Beweisen unter Westdeutschen

Es gibt aber auch positive Entwicklungen: Inzwischen sind fast alle ostdeutschen Ministerpräsidenten auch dort geboren, einzige Ausnahme ist Bodo Ramelow in Thüringen. Dass umgekehrt eine Politikerin aus dem Osten ein westliches Bundesland regieren könnte, "klingt heute noch immer abwegiger, als ein Ticket zum Mars buchen zu wollen".

Bevor Cerstin Gammelin ihr herausragendes Buch über "Die Unterschätzten" verfasste, hatte sie bereits zwei gute Bücher über die Strippenzieher in der europäischen und deutschen Politik veröffentlicht.

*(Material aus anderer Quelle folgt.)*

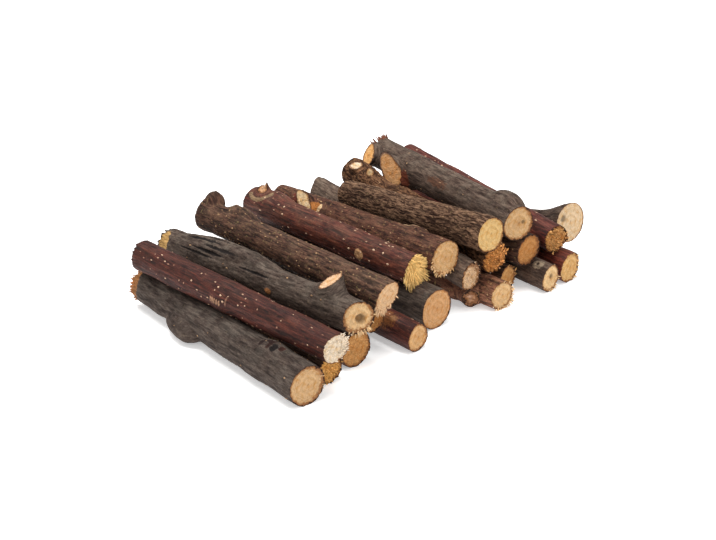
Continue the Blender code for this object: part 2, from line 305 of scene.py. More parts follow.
def tube_shells(twig, sides, rings, bark, near_cut, far_cut):
    """A twig's bark and its two saw cuts, as one closed shell."""
    chance = np.random.default_rng(twig.seed + 500)
    around = np.linspace(0, 2 * math.pi, sides, endpoint=False)
    out = twig.outward(around)
    starts = []
    for middle_along, way, looks in ((0.0, twig.near_way, near_cut), (twig.length, twig.far_way, far_cut)):
        radius = twig.radius(np.full(sides, middle_along), around)
        skew = -(out @ way) * radius / (twig.forward @ way)
        jag = chance.normal(0, looks["ragged"], sides)
        jag = 0.6 * jag + 0.4 * np.roll(jag, 1)
        starts.append((middle_along + skew, jag))
    share = np.linspace(0, 1, rings)[:, None]
    along = starts[0][0] + (starts[1][0] - starts[0][0]) * share
    step = twig.length / rings
    near_fade = np.exp(-(share * twig.length / (1.6 * step)) ** 2)
    far_fade = np.exp(-((1 - share) * twig.length / (1.6 * step)) ** 2)
    along = along + starts[0][1] * near_fade + starts[1][1] * far_fade
    round_grid = np.broadcast_to(around, along.shape)
    places = twig.on_bark(along, round_grid)
    plain = twig.plain_radius(along)
    grain = np.stack([plain * np.cos(round_grid), plain * np.sin(round_grid), along], axis=-1).reshape(-1, 3)
    faces = [grid_faces(rings, sides)]
    wood_from = len(faces[0])
    points = [places.reshape(-1, 3)]
    edges = [np.zeros(rings * sides)]
    grains = [grain]
    lies = [np.broadcast_to(twig.forward, (rings * sides, 3))]
    frays = [np.zeros(rings * sides)]
    tints = [np.tile(bark["tint"], (rings * sides, 1))]
    cut_looks = [np.tile((0.0, 0.0, 1.0), (rings * sides, 1))]
    wood_faces = []
    for end, (middle, way, looks) in enumerate(((twig.near, twig.near_way, near_cut),
                                                (twig.far, twig.far_way, far_cut))):
        rim = places[0 if end == 0 else -1]
        pith = middle + twig.aside * looks["pith"][0] + twig.above * looks["pith"][1]
        inner, cut_grain, edge, cut_look = cut_points(rim, pith, way, looks, chance, around, twig.aside,
                                                      twig.above)
        first = sum(len(block) for block in points)
        rim_index = np.arange(sides) + (0 if end == 0 else (rings - 1) * sides)
        wood_faces.append(band(rim_index, first + np.arange(sides), end == 1))
        wood_faces.append(grid_faces(len(CUT_RINGS) - 1, sides, first, end == 1))
        last = first + (len(CUT_RINGS) - 2) * sides + np.arange(sides)
        centre = first + (len(CUT_RINGS) - 1) * sides
        fan = [last, np.roll(last, -1), np.full(sides, centre)]
        wood_faces.append(np.stack(fan if end == 1 else fan[::-1], axis=-1))
        points.append(inner)
        grains.append(cut_grain + (0, 0, 40 * end))
        edges.append(edge)
        from_pith = inner - middle
        spread = np.linalg.norm(from_pith, axis=1, keepdims=True)
        radial = from_pith / np.maximum(spread, 0.01)
        turn = np.arctan2(from_pith @ twig.aside, from_pith @ twig.above)
        apart = np.abs((turn - math.radians(looks["fray_around"]) + math.pi) % (2 * math.pi) - math.pi)
        hang = math.cos(math.radians(looks["fray_around"])) * twig.above + math.sin(
            math.radians(looks["fray_around"])) * twig.aside
        lie = radial * looks["fray_fan"] + hang * 0.6 + way * looks["fray_off"]
        lies.append(lie * looks["fray_long"])
        share_in = spread[:, 0] / plain.mean()
        frays.append(looks["fray"] * np.exp(-(np.degrees(apart) / looks["fray_spread"]) ** 2)
                     * (share_in > looks["fray_from"]))
        uneven_rim = looks["rim"] * (1 + 0.5 * np.cos(turn - math.radians(looks["fray_around"])))
        edges[-1] = edge / uneven_rim
        tints.append(np.tile(linear(looks["tint"]), (len(inner), 1)))
        cut_looks.append(cut_look)
    return {
        "places": np.concatenate(points), "bark_faces": faces, "wood_faces": wood_faces,
        "grain": np.concatenate(grains), "edge": np.concatenate(edges), "lie": np.concatenate(lies),
        "fray": np.concatenate(frays), "tint": np.concatenate(tints), "cut_look": np.concatenate(cut_looks),
        "is_bark": np.arange(len(np.concatenate(points))) < rings * sides,
        "rims": np.concatenate([np.arange(sides), (rings - 1) * sides + np.arange(sides)]),
    }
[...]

Die im sächsischen Freiberg geborene Autorin mit Maschinenbau-Diplom musste sich unter westdeutschen Journalisten beweisen. Ihre Erfahrungen aus den Wendejahren, die mehrjährige Berichterstattung aus Brüssel und die Beobachtung der bundesdeutschen Politik in Berlin haben dazu beigetragen, dass ihre kenntnisreichen Analysen überzeugen und nicht als "Ossi-Patriotismus" abgetan werden können. Bei Gammelins aktueller Arbeit handelt es sich um eines der besten politischen Bücher der jüngsten Zeit.

Cerstin Gammelin:
Die Unterschätzen.
Wie der Osten die deutsche Politik bestimmt.